Beyond the standard provisions, a well-drafted listing agreement should address several items that don't always appear in template documents:

**Marketing plan.** What specific actions will the broker take to market the business? Online platforms? Broker networks? Direct outreach? Industry-specific databases? The level of detail varies, but sellers should understand the broker's marketing approach before signing.

**Communication cadence.** How often will the broker provide updates? Weekly? Biweekly? Monthly? Sellers who go weeks without hearing from their broker experience anxiety and frustration that's entirely avoidable with a defined communication schedule.
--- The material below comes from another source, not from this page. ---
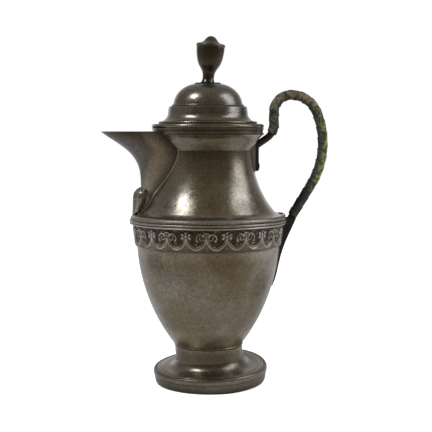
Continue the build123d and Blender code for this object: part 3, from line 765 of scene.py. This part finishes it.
# ---- foot, bent up a little at one side ------------------------------------------------------
FOOT_SHIFT = 1.9              # the foot stands this far off the bowl's axis, towards the handle,
STEM_SHIFT = 0.4              # and its stem's top this far
SHIFT_FADE = (11.0, 33.7)     # heights between which the one goes over into the other
PLATE_LEVEL = 12.0            # height of the plate where it isn't bent
RISE_FADE = (13.0, 30.0)      # heights of the stem over which its rise fades out
FOOT_RISE = 2.1               # of the plate over a flat one, at the axis
FOOT_TILT = 0.031             # and towards the back and the handle
FOOT_BACK_RISE = 2.3          # more at the plate's back,
BACK_REACH = (-12, 52)        # which grows over these depths
BACK_SPREAD = 55.0            # and doubles this far towards the handle
FOOT_EDGE_RISE = 1.5          # of its underside at the handle's side,
EDGE_REACH = (8, 46)          # which grows over these distances

PLATE_INSET = 3.2             # of the plate from the foot's outer radius
PLINTH_BACK = 5.6             # of the plinth's back from it
STEM_RADIUS = 28.6
BELL_FLARE = 7.7              # how far the stem flares out
BELL_TOP = 20.8               # height where the flare starts
BELL_DROP = 8.2               # and how far down it goes
STEM_CAP = 2.2                # thickness of the stem's closed top


def smooth(value, low, high):
    """Smooth step from 0 to 1."""
    share = np.clip((value - low) / (high - low), 0, 1)
    return share * share * (3 - 2 * share)


def bend_foot(x, y, z):
    """The real foot was knocked: its plate climbs towards the back and the handle's side."""
    level = np.clip(z / PLATE_LEVEL, 0, 1)
    plate = level * (1 - smooth(z, *RISE_FADE))
    back = FOOT_BACK_RISE * smooth(y, *BACK_REACH) * (1 + x / BACK_SPREAD)
    edge = (1 - level) * FOOT_EDGE_RISE * smooth(x, *EDGE_REACH)
    rise = plate * (FOOT_RISE + FOOT_TILT * (x + y) + back) + edge
    shift = STEM_SHIFT + (FOOT_SHIFT - STEM_SHIFT) * (1 - smooth(z, *SHIFT_FADE))
    return x + shift, y, z + rise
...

**Pricing authority.** Does the listing agreement specify a listing price? A price range? Does the broker have authority to negotiate on the seller's behalf, or does every term require seller approval? Most agreements require seller approval on all material terms — but confirming this eliminates ambiguity.

## The Bottom Line

The listing agreement is the foundation of the seller-broker relationship. It defines who does what, who gets paid how much, and what happens when things go sideways. Reading it carefully, asking questions about unfamiliar terms, and negotiating provisions that feel unbalanced isn't adversarial — it's professional.

The car wash owner who signed without reading? The deal closed successfully, and the agreement's terms turned out to be fair. But that was luck — not strategy. And in a transaction worth seven figures, luck isn't a plan.

Have an M&A attorney review the listing agreement before signing. The cost — typically a few hundred dollars for a document review — is insignificant relative to the commitment it represents. The broker won't be offended. The good ones expect it.